Livraisons d'armes aux rebelles syriens
Selon l'Institut des statistiques turc (TÜIK), Ankara aurait livré 47 tonnes d'armes à la rébellion syrienne entre juin et mi-décembre 2013. Toutefois, le ministre de la Défense turc, Ismer Yilmaz, a nié avoir jamais livré des armes de guerre, se contentant de fournir des fusils de chasse à canon lisse, de loisir ou d'alarme. Selon certains mouvements d'opposition syriens, ce sont en fait 400 tonnes d'équipements militaires qui sont entrés en Syrie depuis le territoire turc, en 2013. Par contre, ils n'ont pas indiqué l'origine de ces « équipements ». Si le gouvernement turc a officiellement reconnu avoir fourni des « armes de chasse », les contrebandiers turco-kurdes liés au crime organisé ont livré eux, de véritables armes de guerre, car ils ont pu se fournir auprès des Libyens, lesquels ont mis sur le marché parallèle les armes et munitions pillées dans les arsenaux de Kadhafi. Comme les Américains et les Britanniques, les Turcs sont aujourd'hui plus réticents à livrer des armes à la rébellion syrienne qui est désormais majoritairement constituée de groupes islamiques radicaux incontrôlables.

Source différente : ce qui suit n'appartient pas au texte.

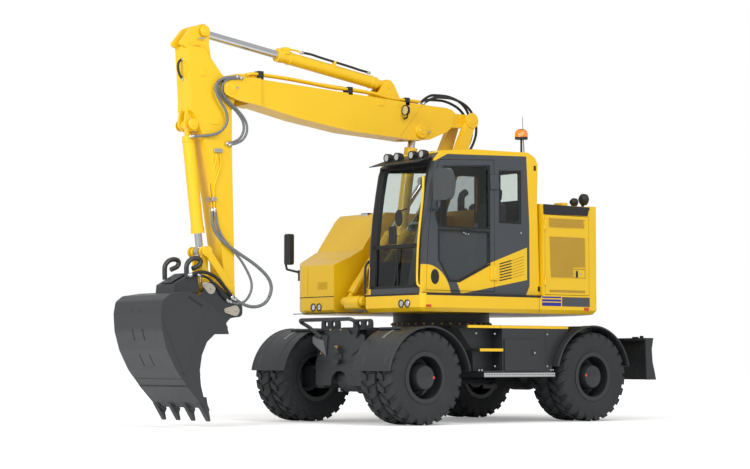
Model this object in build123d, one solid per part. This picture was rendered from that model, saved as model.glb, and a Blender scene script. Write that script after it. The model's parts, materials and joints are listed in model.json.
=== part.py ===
"""Wheeled excavator of the 16 tonne class: two-piece boom, twin tyres, rear dozer blade.

Millimetres. While it is drawn, X points forward, Y to the left and Z up, and the slewing axis stands at
X = 0, Y = 0 on the ground. At the end every piece is moved along X, so that the origin of the
finished machine lies on the ground under the middle of its length.
"""
from build123d import *
import math
import os

# Running gear
wheelbase = 2600
tyre_diameter = 1055
tyre_width = 262
lug_count = 23
groove_depth = 30
lug_share = 0.56
twin_gap = 26
overall_width = 2550
bead_radius = 256
flange_radius = 290
flange_thickness = 12
bead_half_width = 94
rim_wall = 16
hub_radius = 142
hub_recess = 6
spindle_radius = 70
shaft_clearance = 0.3
kingpin_offset = 620
kingpin_radius = 62
steering_lock = 30
axle_tube_radius = 95
running_gap = 0.5

# Chassis
frame_half_width = 300
frame_top = 1085
frame_bottom = 840
centre_box_half_width = 400
side_box_width = 800
ring_radius = 590
ring_bottom = 1105
ring_joint = 1170
front_plate_x = 1535
lashing_eye_radius = 32
lashing_plate_thickness = 30
lashing_plate_x = 1430
lashing_eye_height = 1140
lashing_eye_places = (242, 380)
fender_radius = 600
fender_thickness = 12
fender_inner_edge = 640
fender_outer_edge = 1300
guard_bar_radius = 22
guard_bar_front = 1752
guard_bar_height = 1185
guard_bar_half_width = 530
gusset_reach = 486
tow_pin_x = 1579
tow_pin_radius = 16
tow_jaw_low = 673
tow_jaw_top = 857

# Dozer blade
blade_half_width = 1220
blade_top = 993
blade_bottom = 484
blade_pivot = (-1640, 600)
blade_cylinder_base = (-1640, 930)
blade_cylinder_eye = (-2190, 690)
blade_pin_radius = 25
blade_arm_place = 330
blade_arm_width = 60
blade_drop = 33

# Upper structure
tail_radius = 1850
house_half_width = 1250
house_front = 1345
front_corner_radius = 330
skirt_bottom = 1265
skirt_top = 1430
skirt_bevel = 45
deck_top = 1467
boom_bay = (-360, 240)
boom_bay_back = 900
boom_middle = -50
hood_front = -492
hood_side_end = -1260
hood_top = 2550
hood_wall = 40
counterweight_top = 1960
tank_front_height = 1840
tank_back = 300

# Cab
cab_right = 240
cab_left = 1200
cab_wall = 45
cab_floor = 1467
glass_thickness = 8
door_gap = 6
door_hinge_x = 222
door_bottom = 1500
door_hinge_stand = 14

# Boom pins, as (X, Z)
boom_foot = (450, 1660)
knuckle = (-380, 3615)
boom_tip = (3134, 3729)
lift_base = (1270, 1400)
lift_eye = (108, 2873)
lift_boss_depth = 20
adjust_base = (609, 2053)
adjust_barrel_radius = 72
adjust_eye = (397, 3438)
arm_cylinder_base = (840, 3955)
arm_lever_pin = (3469, 4327)
bucket_cylinder_base = (3613, 3288)
rocker_pin = (3136, 1522)
rocker_top_pin = (3435, 1905)
arm_tip = (3089, 1268)
coupler_link_pin = (3420, 1493)
pin_radius = 38
pin_clearance = 0.3
cheek_gap = 1.0

lower_boom_half_width = 105
fork_inner_half_width = 112
fork_outer_half_width = 190
upper_boom_half_width = 150
tip_half_width = 172
arm_half_width = 130
lift_cylinder_place = 165
bucket_half_width = 475


def outline(rows, place):
    """Closed wire of straight runs; each row is (u, v) or (u, v, corner radius)."""
    corners = [(Vector(*place(row[0], row[1])), row[2] if len(row) > 2 else 0) for row in rows]
    edges = []
    runs = []
    for i, (corner, radius) in enumerate(corners):
        before = (corners[i - 1][0] - corner).normalized()
        after = (corners[(i + 1) % len(corners)][0] - corner).normalized()
        if radius == 0:
            runs.append((corner, corner))
            continue
        half = math.radians(before.get_angle(after)) / 2
        reach = radius / math.tan(half)
        middle = corner + (before + after).normalized() * (radius / math.sin(half) - radius)
        runs.append((corner + before * reach, corner + after * reach))
        edges.append(Edge.make_three_point_arc(runs[-1][0], middle, runs[-1][1]))
    for i, run in enumerate(runs):
        start = runs[i - 1][1]
        if (run[0] - start).length > 1e-6:
            edges.append(Edge.make_line(start, run[0]))
    return Wire(edges)


def side_shape(rows, y0, y1):
    """Outline in X and Z, carried from y0 to y1."""
    face = Face(outline(rows, lambda u, v: (u, y0, v)))
    return Solid.extrude(face, Vector(0, y1 - y0, 0))


def plan_shape(rows, z0, z1):
    """Outline in X and Y, carried from z0 up to z1."""
    face = Face(outline(rows, lambda u, v: (u, v, z0)))
    return Solid.extrude(face, Vector(0, 0, z1 - z0))


def cross_shape(rows, x0, x1):
    """Outline in Y and Z, carried from x0 to x1."""
    face = Face(outline(rows, lambda u, v: (x0, u, v)))
    return Solid.extrude(face, Vector(x1 - x0, 0, 0))


def block(x0, x1, y0, y1, z0, z1):
    """Square-edged block between two corners."""
    return plan_shape([(x0, y0), (x1, y0), (x1, y1), (x0, y1)], z0, z1)


def bar(start, end, radius):
    """Round bar between two points."""
    start = Vector(*start)
    line = Vector(*end) - start
    plane = Plane(origin=start, z_dir=line)
    return Solid.make_cylinder(radius, line.length, plane)


def cross_bar(pin, y0, y1, radius):
    """Round bar along Y at a point of the side view."""
    return bar((pin[0], y0, pin[1]), (pin[0], y1, pin[1]), radius)


def turned(rows, centre):
    """Solid of revolution about a line along Y through centre; rows are (Y, radius)."""
    face = Face(outline(rows, lambda u, v: (centre[0], u, centre[1] + v)))
    return Solid.revolve(face, 360, Axis((centre[0], 0, centre[1]), (0, 1, 0)))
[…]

Toutefois, un camion d'aide « humanitaire » officiellement destinée au « Turcomans » (ou Turkmènes) de Syrie – en réalité chargé d'armes et de munitions – a été intercepté le 1er janvier 2014 dans la province de Hatay. La police et la gendarmerie ont rendu compte de cette découverte au procureur de la région. Mais l'ordre écrit du gouverneur de la province de laisser passer le camion sa route est rapidement arrivé. Il faut dire que les trois occupants du véhicule incriminé ont été rapidement identifiés comme étant des membres du MIT. Le procureur en a été réduit à classer l'affaire. Il est logique d'en déduire que d'autres cargaisons sont passées sans entrave par le passé. La question qui se pose est : qui a bénéficié de ces approvisionnements ?
Le MIT défend le Premier ministre
En février 2012, le MIT avait détecté des micros installés au domicile et dans les bureaux du Premier ministre à Ankara. Une partie de la garde personnelle du Premier ministre, constituée de policiers, avait alors été remerciée. Les soupçons s'étaient aussitôt orientés vers la confrérie Gülen[8] et les services de renseignement de la police. Puis, en avril 2013, un rapport du MIT aurait prévenu Erdoğan des relations suspectes de deux membres de son cabinet avec des Iraniens. Il mettait en garde le gouvernement des conséquences néfastes si ces faits venaient à être portés à la connaissance du public. L'affaire a éclaté à l'été.
La guerre feutrée qui oppose le premier ministre turc à la confrérie Gülen, mais aussi aux partis politiques d'opposition, qui réclament pour leur part le retour aux valeurs laïques de la République, se prolonge jusqu'à à l'intérieur des services de renseignement turc. La décision de créer un organe de coordination lors de l'été 2013 était destiné à placer l'ensemble du dispositif sous l'autorité du MIT et de son directeur, considéré comme un fidèle inconditionnel d'Erdoğan, et à « resserrer les boulons » en reprenant le contrôle de la police. Il n'est pas certain que cela fonctionne longtemps, les rivalités entre le MIT et la police faisant rage depuis de plus de 20 ans !
- [1] Dont les fils du premier d'entre eux, Erdoğan, et de deux ministres qui ont démissionné en décembre 2013. Cette affaire complexe d'échange de pétrole iranien contre du cash met en cause Reza Zarrab, un important homme d'affaires irano-turc, et Babak Zanjani, un Iranien arrêté à Téhéran pour profits personnels illégaux.
- [2] www.mit.gov.tr
- [3] Ses missions sont essentiellement la lutte contre le terrorisme, le crime organisé, les gangs et contre les activités subversives et séparatistes. En revanche, la lutte contre la prolifération nucléaire ne semble pas être une des missions des services de renseignement turcs.
- [4] Il n'y aurait plus que 4,5% de militaires dans ses effectifs contre 35% dans les années 1990. Plus aucun militaire n'occuperait un échelon élevé dans la hiérarchie.
- [5] Ancien sous-officier, il a ensuite effectué des études universitaires aux Etats-Unis et en Turquie et est devenu un expert reconnu des affaires internationales.
- [6] L'assaut avait provoqué la mort de neuf ressortissants turcs.
- [7] Le MIT avait alors été épaulé par les services secrets américains et israéliens.
- [8] Cf. Note d'actualité n°299 de février 2013 : « Turquie : le bureau du Premier ministre mis sous écoute ».